1. The percentage of questions each of our coders simply *gets right,* and
2. The extent of *agreement* above what would be expected by chance.

In [1]:
import pandas as pd

We load both dataframes.

In [3]:
ls *results.csv   

han_intruder_final_results.csv    mimno_intruder_final_results.csv


In [7]:
han = pd.read_csv('han_intruder_final_results.csv')
mimno = pd.read_csv('mimno_intruder_final_results.csv')
han.head()

Unnamed: 0,orig_index,user,most_plausible,response_0,response_1,response_2,response_3
0,0,Describe Los Angeles.,1,Los Angeles is a city and the county-seat of L...,"Los Angeles, often referred to as the City of ...","Los Angeles, the county seat of Los Angeles co...","Los Angeles, often referred to as the ""City of..."
1,1,What public offices may a woman hold in England?,1,"As of 1914, women in England have made some st...",Women in England may fill some of the highest ...,Under the provisions of the Local Government A...,"In 1914, the opportunities for women to hold p..."
2,2,What are the ethnological origins of America's...,2,The ethnological origins of America's aborigin...,Whether with Payne it is assumed that in some ...,The aboriginal inhabitants of America are gene...,The question of the ethnological origins of Am...
3,3,Describe the character of the Australian abori...,2,"The indigenous peoples of Australia, commonly ...",The Australian Aborigines are often described ...,"In disposition the Australians are a bright, l...",The Australian aborigines are a race of men wh...
4,4,What is the significance of Yamagata Aritomo i...,2,Yamagata Aritomo (1838-1922) was a prominent J...,Yamagata Aritomo was a prominent figure in Jap...,Prince Yamagata Aritomo (1838–) was a Japanese...,Yamagata Aritomo is a significant figure in Ja...

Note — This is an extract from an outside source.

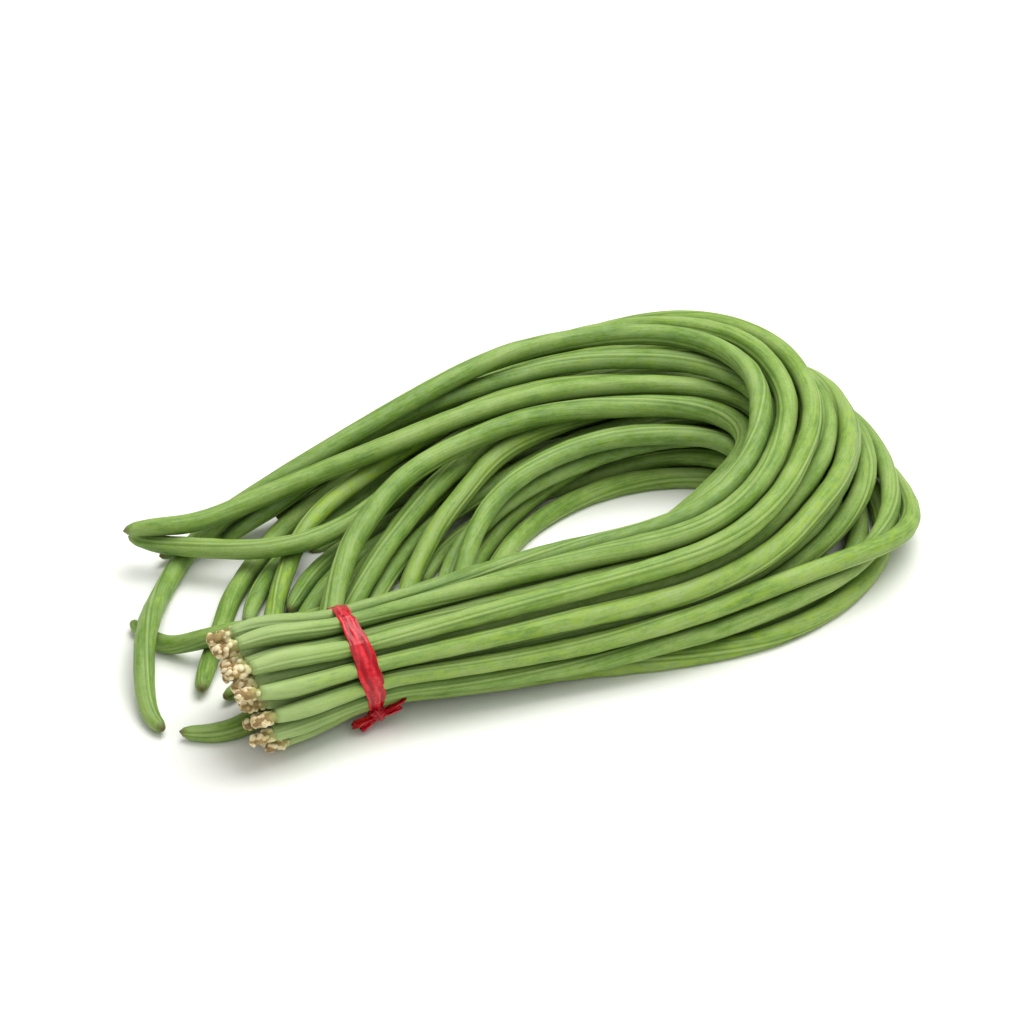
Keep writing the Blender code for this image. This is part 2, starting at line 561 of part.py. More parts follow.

We also load the mapping between models and columns, and use it to construct a dictionary of correct answers.

In [8]:
mapping = pd.read_csv('intruder_mapping.tsv', sep='\t')
mapping.head()

Unnamed: 0,row,intruder_idx,response_0,response_1,response_2,response_3
0,0,250,assistant,4omini-raw,4omini-ft,4obig
1,1,170,4omini-raw,assistant,4omini-ft,4obig
2,2,164,4omini-raw,assistant,4omini-ft,4obig
3,3,137,4obig,4omini-raw,assistant,4omini-ft
4,4,225,4omini-ft,4omini-raw,assistant,4obig


In [9]:
correct = dict()
for idx, row in mapping.iterrows():
    # We check the columns response_0, response_1, response_2, response_3
    # to see which one has 'assistant' in it.
    # the digit part of the column name is then the correct answer;
    # we place it in correct[idx].DS_Store

    for i in range(4):
        if 'assistant' in row[f'response_{i}']:
            correct[idx] = i
            break

## Accuracy

In [12]:
allright = 0
hanright = 0
mimnoright = 0
alltotal = 0

for idx, row in han.iterrows():
    alltotal += 1
    orig_idx = int(row['orig_index'])
    if row['most_plausible'] == correct[orig_idx]:
        hanright += 1
        allright += 1

for idx, row in mimno.iterrows():
    alltotal += 1
    orig_idx = int(row['orig_index'])
    if row['most_plausible'] == correct[orig_idx]:
        mimnoright += 1
        allright += 1

print(f'All: {allright}/{alltotal} = {allright/alltotal:.2f}')
print(f'Han: {hanright}/{len(han)} = {hanright/len(han):.2f}')
print(f'Mimno: {mimnoright}/{len(mimno)} = {mimnoright/len(mimno):.2f}')


All: 56/100 = 0.56
Han: 19/50 = 0.38
Mimno: 37/50 = 0.74


## Krippendorff's alpha

In [21]:
# find the subset of rows in han and mimno that
# have the same orig_index; in other words
# the intersection of the two dataframes on that column

han['orig_index'] = han['orig_index'].astype(int)
mimno['orig_index'] = mimno['orig_index'].astype(int)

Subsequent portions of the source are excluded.